Records =
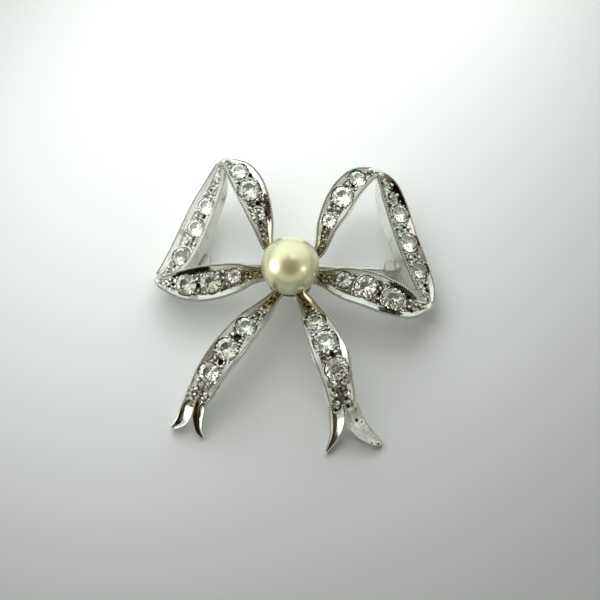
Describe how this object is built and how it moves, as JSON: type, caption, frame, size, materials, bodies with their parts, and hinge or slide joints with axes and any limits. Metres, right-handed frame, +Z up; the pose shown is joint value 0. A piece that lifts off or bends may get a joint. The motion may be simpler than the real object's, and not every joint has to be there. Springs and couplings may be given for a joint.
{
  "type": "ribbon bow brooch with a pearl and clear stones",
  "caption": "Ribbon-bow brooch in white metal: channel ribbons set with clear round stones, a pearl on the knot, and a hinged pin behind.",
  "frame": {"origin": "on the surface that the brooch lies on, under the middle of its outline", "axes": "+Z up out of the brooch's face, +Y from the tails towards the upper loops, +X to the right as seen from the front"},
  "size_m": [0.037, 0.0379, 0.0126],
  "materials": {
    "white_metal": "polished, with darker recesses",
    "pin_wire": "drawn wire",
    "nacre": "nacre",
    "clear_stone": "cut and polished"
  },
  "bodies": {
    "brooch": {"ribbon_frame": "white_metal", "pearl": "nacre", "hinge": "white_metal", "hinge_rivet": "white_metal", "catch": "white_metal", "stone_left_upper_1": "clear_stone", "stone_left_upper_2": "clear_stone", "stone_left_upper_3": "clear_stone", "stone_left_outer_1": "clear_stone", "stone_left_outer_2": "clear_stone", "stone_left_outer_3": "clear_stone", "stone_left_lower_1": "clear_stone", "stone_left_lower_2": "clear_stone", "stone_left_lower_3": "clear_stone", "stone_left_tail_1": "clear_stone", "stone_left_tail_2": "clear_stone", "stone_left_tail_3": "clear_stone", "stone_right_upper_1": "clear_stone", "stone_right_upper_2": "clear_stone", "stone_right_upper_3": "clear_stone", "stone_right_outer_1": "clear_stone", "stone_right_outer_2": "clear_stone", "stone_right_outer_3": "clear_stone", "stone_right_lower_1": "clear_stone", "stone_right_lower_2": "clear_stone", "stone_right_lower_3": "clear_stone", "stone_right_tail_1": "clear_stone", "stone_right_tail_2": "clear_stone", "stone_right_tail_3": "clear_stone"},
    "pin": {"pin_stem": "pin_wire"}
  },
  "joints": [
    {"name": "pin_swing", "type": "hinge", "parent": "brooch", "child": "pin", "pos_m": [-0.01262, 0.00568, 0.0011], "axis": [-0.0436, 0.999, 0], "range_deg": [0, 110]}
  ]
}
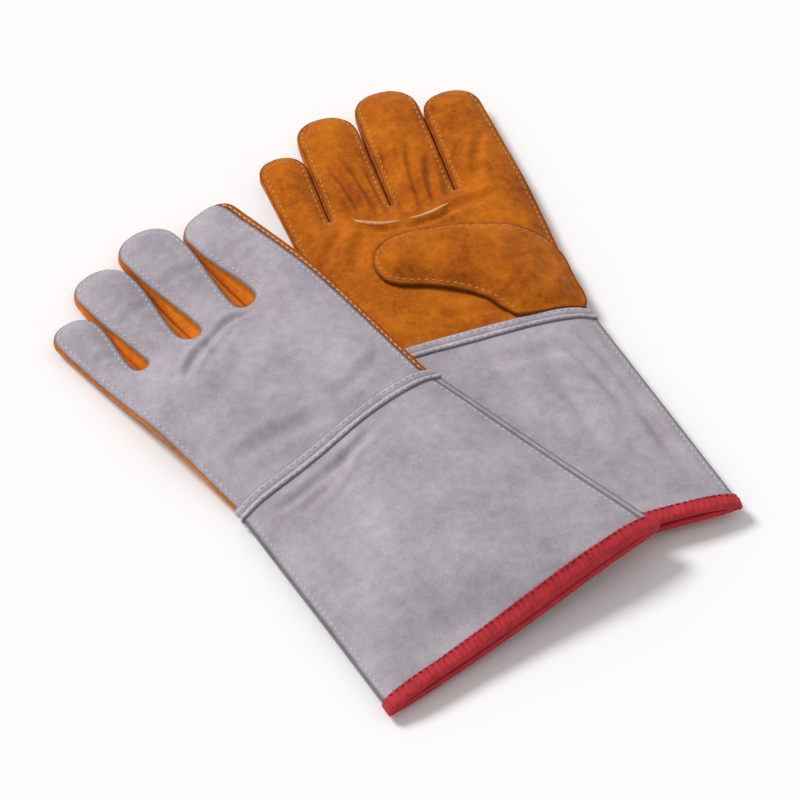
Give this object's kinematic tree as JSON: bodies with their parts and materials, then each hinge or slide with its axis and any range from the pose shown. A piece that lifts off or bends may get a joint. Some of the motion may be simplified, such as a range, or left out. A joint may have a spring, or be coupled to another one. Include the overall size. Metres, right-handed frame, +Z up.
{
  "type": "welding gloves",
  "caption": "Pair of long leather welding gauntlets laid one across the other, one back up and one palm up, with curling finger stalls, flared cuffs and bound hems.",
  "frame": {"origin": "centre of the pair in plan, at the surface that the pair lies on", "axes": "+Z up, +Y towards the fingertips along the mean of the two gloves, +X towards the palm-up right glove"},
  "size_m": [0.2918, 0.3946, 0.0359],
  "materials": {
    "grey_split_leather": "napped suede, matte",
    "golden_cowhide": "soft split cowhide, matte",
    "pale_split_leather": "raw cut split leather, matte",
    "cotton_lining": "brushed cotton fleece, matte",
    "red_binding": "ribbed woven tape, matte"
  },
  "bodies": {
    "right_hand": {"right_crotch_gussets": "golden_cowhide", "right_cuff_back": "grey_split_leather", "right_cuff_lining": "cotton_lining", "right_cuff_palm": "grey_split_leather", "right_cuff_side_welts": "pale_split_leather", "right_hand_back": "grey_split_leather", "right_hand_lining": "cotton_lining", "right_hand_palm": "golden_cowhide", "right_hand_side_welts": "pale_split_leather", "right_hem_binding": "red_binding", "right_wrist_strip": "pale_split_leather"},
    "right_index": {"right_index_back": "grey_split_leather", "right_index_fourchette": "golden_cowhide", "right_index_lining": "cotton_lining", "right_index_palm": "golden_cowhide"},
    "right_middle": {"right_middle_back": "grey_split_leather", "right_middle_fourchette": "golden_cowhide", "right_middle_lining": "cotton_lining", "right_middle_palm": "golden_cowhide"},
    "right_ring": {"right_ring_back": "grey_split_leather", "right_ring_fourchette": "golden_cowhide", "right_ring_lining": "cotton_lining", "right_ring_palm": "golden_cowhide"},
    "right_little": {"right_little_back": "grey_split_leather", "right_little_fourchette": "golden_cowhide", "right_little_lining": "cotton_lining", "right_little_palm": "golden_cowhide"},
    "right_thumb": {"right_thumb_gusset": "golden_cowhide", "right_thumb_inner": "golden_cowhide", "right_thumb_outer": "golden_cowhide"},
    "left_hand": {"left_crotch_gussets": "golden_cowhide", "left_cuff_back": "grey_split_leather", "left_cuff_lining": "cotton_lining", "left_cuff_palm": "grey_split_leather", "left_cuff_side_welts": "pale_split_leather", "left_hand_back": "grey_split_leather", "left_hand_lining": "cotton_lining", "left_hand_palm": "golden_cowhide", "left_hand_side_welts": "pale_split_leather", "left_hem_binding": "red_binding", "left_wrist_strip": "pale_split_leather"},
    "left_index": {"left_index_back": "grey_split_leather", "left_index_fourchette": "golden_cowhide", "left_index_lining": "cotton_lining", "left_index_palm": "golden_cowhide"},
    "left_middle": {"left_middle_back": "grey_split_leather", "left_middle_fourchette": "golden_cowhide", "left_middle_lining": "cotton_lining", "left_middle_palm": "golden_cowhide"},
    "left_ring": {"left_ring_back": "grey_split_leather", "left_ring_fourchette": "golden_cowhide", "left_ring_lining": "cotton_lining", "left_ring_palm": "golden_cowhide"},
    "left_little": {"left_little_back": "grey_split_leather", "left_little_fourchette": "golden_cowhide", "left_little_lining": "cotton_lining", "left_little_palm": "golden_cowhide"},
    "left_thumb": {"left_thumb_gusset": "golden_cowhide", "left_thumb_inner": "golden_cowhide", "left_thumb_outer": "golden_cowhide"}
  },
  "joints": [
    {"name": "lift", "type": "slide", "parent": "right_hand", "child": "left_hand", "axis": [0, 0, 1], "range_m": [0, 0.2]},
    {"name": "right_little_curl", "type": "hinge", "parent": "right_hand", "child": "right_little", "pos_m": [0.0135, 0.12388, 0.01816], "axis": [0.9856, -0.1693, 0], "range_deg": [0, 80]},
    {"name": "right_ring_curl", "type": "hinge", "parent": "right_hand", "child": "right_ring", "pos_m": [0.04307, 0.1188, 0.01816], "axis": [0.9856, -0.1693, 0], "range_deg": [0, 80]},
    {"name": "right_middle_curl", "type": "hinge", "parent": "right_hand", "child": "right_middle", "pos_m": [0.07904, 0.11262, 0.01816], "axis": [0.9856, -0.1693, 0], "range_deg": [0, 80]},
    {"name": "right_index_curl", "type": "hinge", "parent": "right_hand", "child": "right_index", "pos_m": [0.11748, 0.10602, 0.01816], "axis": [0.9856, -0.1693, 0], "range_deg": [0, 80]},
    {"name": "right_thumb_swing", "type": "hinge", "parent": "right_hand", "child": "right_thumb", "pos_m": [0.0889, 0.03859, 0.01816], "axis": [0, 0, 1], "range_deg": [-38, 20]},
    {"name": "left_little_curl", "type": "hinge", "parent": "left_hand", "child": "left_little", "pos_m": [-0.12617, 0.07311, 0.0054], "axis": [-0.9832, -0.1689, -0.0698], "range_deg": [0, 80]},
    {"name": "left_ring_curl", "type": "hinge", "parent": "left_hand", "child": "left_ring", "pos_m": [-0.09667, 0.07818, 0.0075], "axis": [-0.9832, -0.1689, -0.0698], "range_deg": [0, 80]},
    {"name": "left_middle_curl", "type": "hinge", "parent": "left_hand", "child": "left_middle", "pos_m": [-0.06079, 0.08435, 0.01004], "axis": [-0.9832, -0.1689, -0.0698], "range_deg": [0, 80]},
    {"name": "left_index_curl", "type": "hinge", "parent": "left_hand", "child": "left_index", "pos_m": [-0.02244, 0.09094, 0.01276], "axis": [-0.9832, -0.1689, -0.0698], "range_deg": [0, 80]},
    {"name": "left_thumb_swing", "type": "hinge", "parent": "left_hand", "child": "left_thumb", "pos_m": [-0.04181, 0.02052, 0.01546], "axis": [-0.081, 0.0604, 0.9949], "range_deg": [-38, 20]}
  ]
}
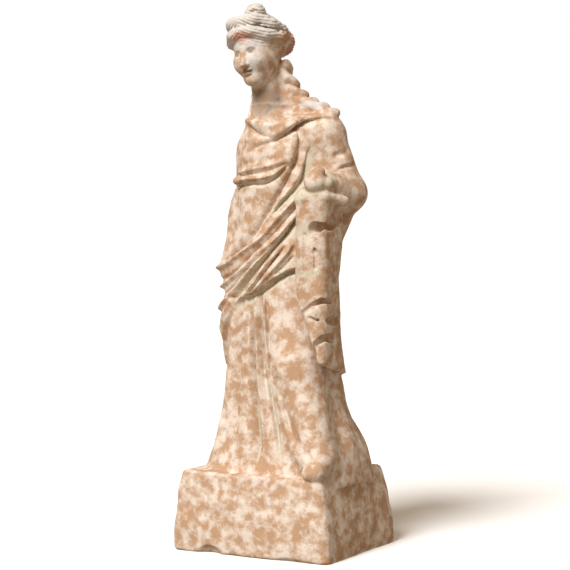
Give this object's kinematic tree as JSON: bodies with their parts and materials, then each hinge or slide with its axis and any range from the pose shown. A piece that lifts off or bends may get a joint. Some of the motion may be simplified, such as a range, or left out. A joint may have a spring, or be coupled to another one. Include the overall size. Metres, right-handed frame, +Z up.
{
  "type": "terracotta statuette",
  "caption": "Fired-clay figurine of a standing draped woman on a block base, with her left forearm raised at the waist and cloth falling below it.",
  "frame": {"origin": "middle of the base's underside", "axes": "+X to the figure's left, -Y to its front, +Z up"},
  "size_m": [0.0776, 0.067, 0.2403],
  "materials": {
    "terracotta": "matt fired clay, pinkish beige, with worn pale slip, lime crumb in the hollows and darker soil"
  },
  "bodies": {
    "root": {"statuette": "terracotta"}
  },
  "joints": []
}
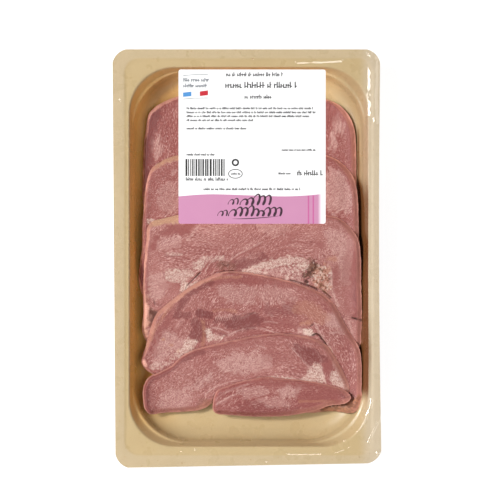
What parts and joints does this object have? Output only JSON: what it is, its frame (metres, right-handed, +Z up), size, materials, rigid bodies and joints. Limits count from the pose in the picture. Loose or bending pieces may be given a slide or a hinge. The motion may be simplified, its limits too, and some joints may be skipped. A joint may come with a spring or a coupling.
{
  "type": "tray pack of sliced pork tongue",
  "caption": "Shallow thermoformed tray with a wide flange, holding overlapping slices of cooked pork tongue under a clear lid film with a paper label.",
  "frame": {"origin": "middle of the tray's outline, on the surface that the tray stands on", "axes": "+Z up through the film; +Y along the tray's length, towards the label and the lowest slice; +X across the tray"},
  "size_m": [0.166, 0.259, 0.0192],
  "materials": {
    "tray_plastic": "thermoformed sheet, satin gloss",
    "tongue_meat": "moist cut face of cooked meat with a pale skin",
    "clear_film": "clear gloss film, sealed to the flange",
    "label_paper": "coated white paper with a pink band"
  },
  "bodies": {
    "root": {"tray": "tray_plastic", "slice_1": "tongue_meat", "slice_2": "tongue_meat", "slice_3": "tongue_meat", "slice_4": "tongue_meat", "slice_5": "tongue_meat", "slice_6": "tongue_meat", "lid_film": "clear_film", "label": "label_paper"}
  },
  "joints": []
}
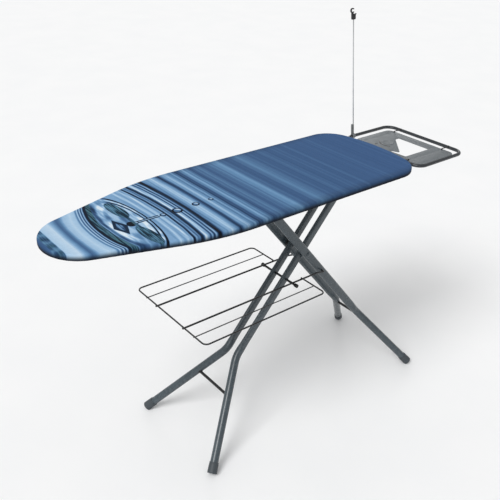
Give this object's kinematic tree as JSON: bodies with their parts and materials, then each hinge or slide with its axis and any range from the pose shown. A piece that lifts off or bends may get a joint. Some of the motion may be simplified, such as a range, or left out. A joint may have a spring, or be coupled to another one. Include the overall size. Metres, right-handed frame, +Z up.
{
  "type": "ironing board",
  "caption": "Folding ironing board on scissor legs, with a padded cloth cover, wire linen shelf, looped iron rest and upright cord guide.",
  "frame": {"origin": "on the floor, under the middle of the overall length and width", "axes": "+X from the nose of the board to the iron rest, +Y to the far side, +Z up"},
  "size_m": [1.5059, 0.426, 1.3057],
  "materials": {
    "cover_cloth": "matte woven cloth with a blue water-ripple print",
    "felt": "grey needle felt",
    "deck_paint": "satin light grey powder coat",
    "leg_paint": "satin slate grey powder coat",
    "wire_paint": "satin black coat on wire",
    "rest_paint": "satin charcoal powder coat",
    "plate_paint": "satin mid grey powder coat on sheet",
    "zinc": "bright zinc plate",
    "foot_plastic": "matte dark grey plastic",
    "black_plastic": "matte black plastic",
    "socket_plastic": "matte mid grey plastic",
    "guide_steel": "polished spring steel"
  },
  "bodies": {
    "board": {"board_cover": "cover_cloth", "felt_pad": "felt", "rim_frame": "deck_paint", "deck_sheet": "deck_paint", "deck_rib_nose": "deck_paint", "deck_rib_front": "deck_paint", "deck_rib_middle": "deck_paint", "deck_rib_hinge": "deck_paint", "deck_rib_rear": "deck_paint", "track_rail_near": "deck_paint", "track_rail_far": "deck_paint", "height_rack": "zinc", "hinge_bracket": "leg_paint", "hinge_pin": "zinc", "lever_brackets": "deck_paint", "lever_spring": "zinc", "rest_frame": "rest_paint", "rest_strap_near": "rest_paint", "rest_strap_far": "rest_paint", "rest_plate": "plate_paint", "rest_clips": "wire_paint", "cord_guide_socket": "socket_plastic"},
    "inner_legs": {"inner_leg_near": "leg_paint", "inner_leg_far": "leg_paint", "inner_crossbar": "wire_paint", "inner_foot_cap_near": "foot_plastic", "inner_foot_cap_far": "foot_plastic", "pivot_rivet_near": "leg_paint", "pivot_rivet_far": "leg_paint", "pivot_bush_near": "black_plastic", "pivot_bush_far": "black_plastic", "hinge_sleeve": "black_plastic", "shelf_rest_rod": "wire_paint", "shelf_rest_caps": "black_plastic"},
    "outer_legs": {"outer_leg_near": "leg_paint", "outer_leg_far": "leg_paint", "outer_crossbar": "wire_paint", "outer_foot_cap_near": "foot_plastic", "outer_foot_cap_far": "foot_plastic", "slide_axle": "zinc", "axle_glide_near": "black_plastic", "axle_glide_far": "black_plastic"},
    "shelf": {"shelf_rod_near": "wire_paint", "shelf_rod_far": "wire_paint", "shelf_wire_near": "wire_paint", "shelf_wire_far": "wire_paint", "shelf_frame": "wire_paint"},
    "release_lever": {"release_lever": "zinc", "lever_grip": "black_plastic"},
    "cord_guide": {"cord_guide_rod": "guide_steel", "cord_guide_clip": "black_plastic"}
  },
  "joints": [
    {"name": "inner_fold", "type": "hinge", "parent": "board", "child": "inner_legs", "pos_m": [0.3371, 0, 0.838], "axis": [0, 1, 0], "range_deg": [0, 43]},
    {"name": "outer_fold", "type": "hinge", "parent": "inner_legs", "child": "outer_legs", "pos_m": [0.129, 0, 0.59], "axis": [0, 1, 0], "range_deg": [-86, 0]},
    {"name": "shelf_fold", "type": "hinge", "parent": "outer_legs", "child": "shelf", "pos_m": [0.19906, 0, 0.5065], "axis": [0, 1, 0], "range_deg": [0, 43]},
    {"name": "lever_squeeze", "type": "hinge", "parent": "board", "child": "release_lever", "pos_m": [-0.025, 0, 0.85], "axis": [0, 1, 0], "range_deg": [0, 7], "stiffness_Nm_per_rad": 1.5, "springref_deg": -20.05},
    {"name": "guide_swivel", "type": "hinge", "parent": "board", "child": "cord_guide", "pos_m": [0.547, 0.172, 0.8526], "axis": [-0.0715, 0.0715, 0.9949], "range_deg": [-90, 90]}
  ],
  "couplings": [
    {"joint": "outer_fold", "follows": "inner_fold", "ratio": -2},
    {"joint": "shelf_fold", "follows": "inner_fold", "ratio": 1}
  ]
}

Exercise description =
Identify every line where the string "caption" appears.

Written reply =
Describe how this object is built and how it moves, as JSON: type, caption, frame, size, materials, bodies with their parts, and hinge or slide joints with axes and any limits. Metres, right-handed frame, +Z up; the pose shown is joint value 0. A piece that lifts off or bends may get a joint. The motion may be simpler than the real object's, and not every joint has to be there. Springs and couplings may be given for a joint.
  "caption": "Ribbon-bow brooch in white metal: channel ribbons set with clear round stones, a pearl on the knot, and a hinged pin behind.",
  "caption": "Pair of long leather welding gauntlets laid one across the other, one back up and one palm up, with curling finger stalls, flared cuffs and bound hems.",
  "caption": "Fired-clay figurine of a standing draped woman on a block base, with her left forearm raised at the waist and cloth falling below it.",
  "caption": "Shallow thermoformed tray with a wide flange, holding overlapping slices of cooked pork tongue under a clear lid film with a paper label.",
  "caption": "Folding ironing board on scissor legs, with a padded cloth cover, wire linen shelf, looped iron rest and upright cord guide.",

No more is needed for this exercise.